**Available data**
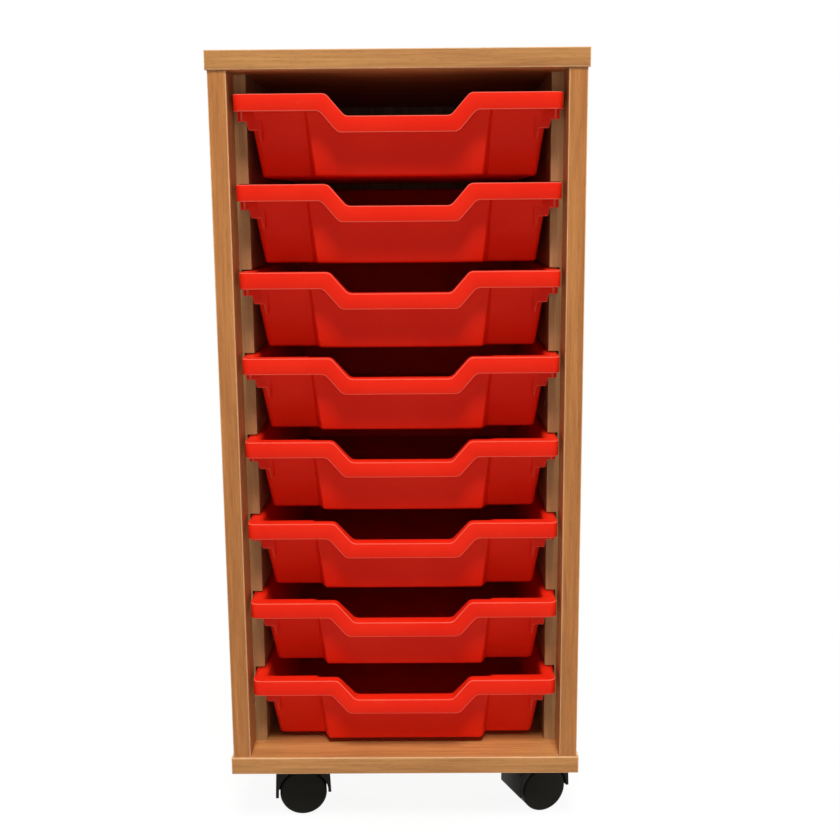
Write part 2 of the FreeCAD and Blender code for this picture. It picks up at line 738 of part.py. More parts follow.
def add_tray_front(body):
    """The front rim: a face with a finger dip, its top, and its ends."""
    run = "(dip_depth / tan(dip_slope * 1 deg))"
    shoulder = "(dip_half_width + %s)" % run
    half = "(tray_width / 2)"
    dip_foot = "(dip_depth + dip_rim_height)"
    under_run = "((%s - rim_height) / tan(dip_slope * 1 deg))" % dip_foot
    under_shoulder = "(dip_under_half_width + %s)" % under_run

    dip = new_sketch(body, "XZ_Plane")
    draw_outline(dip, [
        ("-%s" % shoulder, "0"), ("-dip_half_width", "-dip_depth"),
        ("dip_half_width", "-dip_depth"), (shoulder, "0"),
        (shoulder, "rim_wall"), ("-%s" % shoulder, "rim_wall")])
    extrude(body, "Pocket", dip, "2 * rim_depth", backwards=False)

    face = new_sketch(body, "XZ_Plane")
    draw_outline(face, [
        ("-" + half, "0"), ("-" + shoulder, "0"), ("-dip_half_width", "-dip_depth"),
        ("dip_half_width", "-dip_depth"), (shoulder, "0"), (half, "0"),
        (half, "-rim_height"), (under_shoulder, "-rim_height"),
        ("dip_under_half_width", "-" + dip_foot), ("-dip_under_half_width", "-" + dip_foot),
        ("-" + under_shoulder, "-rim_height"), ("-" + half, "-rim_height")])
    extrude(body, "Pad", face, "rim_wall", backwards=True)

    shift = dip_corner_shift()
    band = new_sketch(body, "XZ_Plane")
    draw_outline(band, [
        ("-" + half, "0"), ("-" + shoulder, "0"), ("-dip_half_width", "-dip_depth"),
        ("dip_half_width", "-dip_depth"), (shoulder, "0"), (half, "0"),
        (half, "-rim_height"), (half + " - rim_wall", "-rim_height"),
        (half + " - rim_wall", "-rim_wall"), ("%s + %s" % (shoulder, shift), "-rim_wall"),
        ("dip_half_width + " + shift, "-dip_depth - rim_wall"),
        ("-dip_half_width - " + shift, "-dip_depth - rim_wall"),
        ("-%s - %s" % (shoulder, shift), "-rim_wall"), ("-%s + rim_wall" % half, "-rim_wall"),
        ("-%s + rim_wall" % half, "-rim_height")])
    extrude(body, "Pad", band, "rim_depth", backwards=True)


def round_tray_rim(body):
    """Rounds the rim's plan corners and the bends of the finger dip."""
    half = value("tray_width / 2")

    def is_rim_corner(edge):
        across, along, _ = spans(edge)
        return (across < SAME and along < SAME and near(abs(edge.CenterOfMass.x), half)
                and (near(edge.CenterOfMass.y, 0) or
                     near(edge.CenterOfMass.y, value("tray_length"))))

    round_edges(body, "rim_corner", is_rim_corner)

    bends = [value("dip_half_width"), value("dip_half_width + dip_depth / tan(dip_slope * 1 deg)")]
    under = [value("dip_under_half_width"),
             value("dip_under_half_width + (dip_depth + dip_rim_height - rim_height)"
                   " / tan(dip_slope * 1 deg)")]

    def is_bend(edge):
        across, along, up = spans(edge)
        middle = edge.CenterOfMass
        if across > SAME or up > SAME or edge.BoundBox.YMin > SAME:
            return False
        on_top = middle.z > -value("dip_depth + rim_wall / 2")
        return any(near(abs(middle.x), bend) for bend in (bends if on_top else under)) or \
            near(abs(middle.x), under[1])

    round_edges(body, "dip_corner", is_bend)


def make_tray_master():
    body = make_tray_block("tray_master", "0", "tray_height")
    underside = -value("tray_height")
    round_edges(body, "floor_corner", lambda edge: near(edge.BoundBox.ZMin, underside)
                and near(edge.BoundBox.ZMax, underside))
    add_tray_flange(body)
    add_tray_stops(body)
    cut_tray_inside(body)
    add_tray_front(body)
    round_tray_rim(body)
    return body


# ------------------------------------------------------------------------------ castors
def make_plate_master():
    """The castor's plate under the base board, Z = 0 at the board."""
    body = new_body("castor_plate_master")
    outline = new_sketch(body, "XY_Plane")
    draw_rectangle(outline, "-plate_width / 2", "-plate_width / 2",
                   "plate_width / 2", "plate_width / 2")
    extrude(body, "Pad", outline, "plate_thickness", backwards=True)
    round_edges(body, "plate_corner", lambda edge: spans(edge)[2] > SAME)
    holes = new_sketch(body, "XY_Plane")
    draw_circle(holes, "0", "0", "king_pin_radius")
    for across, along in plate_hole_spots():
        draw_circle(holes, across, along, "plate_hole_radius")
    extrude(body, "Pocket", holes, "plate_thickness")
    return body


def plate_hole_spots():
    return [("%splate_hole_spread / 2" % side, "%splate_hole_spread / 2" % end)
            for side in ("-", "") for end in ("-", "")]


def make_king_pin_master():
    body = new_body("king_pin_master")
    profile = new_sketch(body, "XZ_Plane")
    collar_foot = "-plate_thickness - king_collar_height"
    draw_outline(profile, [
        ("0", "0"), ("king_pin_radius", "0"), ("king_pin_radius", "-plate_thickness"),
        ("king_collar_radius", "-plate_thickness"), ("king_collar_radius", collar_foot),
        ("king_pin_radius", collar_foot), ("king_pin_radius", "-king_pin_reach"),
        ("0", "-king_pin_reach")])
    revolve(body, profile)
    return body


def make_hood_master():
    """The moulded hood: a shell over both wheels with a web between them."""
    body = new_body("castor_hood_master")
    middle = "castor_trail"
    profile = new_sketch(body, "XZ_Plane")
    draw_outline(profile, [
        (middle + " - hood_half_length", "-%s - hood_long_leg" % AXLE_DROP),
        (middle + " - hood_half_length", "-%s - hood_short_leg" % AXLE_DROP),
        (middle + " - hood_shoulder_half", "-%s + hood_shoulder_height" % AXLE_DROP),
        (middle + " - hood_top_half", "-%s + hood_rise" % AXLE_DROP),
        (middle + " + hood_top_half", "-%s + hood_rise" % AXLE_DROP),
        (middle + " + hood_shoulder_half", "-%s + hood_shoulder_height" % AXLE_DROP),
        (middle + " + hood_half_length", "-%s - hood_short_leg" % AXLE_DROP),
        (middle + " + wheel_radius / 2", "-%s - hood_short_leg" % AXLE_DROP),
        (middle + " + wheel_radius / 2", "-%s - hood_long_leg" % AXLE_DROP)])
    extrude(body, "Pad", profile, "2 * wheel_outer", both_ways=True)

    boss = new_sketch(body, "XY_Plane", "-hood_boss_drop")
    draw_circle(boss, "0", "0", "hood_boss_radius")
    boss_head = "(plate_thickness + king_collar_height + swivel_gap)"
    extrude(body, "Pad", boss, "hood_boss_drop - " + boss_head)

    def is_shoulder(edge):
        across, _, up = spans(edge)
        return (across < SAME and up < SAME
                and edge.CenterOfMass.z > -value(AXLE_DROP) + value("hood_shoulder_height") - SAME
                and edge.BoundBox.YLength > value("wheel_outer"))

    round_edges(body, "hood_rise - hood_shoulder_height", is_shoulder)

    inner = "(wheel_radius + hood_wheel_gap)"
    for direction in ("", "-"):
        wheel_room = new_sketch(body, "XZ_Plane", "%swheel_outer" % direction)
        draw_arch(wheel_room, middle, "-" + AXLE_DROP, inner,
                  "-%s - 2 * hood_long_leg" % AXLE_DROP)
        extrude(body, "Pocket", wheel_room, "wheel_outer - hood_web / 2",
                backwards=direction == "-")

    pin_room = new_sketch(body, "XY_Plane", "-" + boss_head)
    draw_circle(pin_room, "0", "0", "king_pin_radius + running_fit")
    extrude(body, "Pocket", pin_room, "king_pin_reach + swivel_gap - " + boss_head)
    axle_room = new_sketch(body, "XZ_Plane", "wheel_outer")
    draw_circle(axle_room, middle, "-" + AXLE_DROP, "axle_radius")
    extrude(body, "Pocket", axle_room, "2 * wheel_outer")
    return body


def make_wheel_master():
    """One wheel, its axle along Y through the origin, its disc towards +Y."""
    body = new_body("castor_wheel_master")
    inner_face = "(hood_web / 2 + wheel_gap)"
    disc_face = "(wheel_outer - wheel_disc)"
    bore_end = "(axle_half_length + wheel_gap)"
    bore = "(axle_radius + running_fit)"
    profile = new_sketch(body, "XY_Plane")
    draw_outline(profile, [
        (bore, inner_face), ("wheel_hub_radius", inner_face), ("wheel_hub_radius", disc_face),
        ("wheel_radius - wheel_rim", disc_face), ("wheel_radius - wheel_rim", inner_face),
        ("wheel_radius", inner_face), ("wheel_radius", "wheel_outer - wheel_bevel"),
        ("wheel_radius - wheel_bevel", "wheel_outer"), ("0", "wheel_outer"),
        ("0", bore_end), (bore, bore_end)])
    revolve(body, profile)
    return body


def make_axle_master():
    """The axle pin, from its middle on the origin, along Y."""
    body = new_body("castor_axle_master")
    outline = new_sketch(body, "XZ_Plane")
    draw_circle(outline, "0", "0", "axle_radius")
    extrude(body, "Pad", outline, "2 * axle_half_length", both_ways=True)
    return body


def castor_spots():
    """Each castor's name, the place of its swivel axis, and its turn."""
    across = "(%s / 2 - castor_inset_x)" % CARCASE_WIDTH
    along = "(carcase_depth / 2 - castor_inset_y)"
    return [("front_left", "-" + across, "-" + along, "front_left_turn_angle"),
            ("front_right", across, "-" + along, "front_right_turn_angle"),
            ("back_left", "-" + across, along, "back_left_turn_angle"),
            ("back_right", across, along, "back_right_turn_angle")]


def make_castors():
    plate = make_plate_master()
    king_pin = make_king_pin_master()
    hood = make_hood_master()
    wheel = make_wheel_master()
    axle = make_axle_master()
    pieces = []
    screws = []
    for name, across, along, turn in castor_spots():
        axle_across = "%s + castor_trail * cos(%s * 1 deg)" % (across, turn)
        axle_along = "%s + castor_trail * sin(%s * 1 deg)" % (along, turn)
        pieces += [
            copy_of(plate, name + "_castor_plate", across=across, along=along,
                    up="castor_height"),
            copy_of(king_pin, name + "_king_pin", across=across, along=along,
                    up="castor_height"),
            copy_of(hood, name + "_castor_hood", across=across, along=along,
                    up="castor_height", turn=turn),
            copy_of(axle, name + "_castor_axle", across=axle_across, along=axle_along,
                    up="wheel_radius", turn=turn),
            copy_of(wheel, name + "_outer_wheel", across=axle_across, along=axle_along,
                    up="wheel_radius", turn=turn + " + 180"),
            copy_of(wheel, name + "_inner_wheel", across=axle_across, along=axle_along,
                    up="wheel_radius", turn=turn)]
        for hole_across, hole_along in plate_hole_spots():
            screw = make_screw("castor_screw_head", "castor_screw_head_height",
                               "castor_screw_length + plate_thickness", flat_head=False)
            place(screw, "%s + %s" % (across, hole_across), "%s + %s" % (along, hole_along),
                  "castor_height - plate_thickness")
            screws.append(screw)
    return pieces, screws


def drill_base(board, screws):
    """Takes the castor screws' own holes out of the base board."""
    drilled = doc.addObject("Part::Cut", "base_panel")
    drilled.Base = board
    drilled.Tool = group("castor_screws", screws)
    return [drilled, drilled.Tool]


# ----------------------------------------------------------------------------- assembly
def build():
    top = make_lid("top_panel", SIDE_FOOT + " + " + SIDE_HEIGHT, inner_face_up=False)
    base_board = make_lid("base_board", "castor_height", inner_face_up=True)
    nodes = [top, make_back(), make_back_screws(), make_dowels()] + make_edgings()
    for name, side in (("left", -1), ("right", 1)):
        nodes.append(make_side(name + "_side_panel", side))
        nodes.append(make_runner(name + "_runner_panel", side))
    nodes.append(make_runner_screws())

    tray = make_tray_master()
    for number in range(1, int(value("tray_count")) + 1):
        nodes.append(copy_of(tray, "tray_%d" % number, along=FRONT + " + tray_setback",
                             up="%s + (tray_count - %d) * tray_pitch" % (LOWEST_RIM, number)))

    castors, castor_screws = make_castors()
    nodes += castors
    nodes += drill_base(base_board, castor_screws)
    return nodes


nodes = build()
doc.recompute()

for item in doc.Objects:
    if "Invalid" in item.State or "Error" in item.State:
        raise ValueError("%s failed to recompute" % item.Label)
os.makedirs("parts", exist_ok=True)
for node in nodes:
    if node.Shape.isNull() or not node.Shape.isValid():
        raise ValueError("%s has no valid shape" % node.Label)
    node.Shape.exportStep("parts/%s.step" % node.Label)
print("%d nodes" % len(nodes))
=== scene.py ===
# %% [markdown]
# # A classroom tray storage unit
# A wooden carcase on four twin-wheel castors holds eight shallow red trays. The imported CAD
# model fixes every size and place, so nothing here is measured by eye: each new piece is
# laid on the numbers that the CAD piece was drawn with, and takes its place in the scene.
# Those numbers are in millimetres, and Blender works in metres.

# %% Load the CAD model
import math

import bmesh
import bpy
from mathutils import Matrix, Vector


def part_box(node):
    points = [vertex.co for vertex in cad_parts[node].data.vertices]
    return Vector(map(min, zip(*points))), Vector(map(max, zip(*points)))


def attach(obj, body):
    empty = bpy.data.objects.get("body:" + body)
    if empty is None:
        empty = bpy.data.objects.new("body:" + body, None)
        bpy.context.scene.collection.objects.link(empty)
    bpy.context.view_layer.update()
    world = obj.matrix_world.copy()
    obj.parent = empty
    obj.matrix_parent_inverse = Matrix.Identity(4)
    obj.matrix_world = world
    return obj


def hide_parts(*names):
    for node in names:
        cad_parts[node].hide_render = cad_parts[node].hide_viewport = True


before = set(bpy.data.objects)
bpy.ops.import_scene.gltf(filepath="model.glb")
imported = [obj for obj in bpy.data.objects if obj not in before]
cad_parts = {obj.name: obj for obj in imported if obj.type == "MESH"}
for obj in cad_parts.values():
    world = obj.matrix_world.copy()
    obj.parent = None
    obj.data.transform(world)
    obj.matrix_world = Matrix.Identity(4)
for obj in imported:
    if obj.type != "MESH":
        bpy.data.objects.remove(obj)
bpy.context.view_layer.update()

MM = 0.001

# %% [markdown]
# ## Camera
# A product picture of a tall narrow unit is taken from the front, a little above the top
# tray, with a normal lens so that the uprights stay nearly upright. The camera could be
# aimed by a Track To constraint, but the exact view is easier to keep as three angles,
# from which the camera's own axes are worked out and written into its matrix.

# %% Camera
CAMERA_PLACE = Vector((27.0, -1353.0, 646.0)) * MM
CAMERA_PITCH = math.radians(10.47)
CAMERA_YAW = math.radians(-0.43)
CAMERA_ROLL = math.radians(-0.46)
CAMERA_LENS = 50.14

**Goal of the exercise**
Exactly as written, quote the lines from the one that has "for item in" down to the one that has "# Those numbers", and include both.

**Solution to this exercise**
for item in doc.Objects:
    if "Invalid" in item.State or "Error" in item.State:
        raise ValueError("%s failed to recompute" % item.Label)
os.makedirs("parts", exist_ok=True)
for node in nodes:
    if node.Shape.isNull() or not node.Shape.isValid():
        raise ValueError("%s has no valid shape" % node.Label)
    node.Shape.exportStep("parts/%s.step" % node.Label)
print("%d nodes" % len(nodes))
=== scene.py ===
# %% [markdown]
# # A classroom tray storage unit
# A wooden carcase on four twin-wheel castors holds eight shallow red trays. The imported CAD
# model fixes every size and place, so nothing here is measured by eye: each new piece is
# laid on the numbers that the CAD piece was drawn with, and takes its place in the scene.
# Those numbers are in millimetres, and Blender works in metres.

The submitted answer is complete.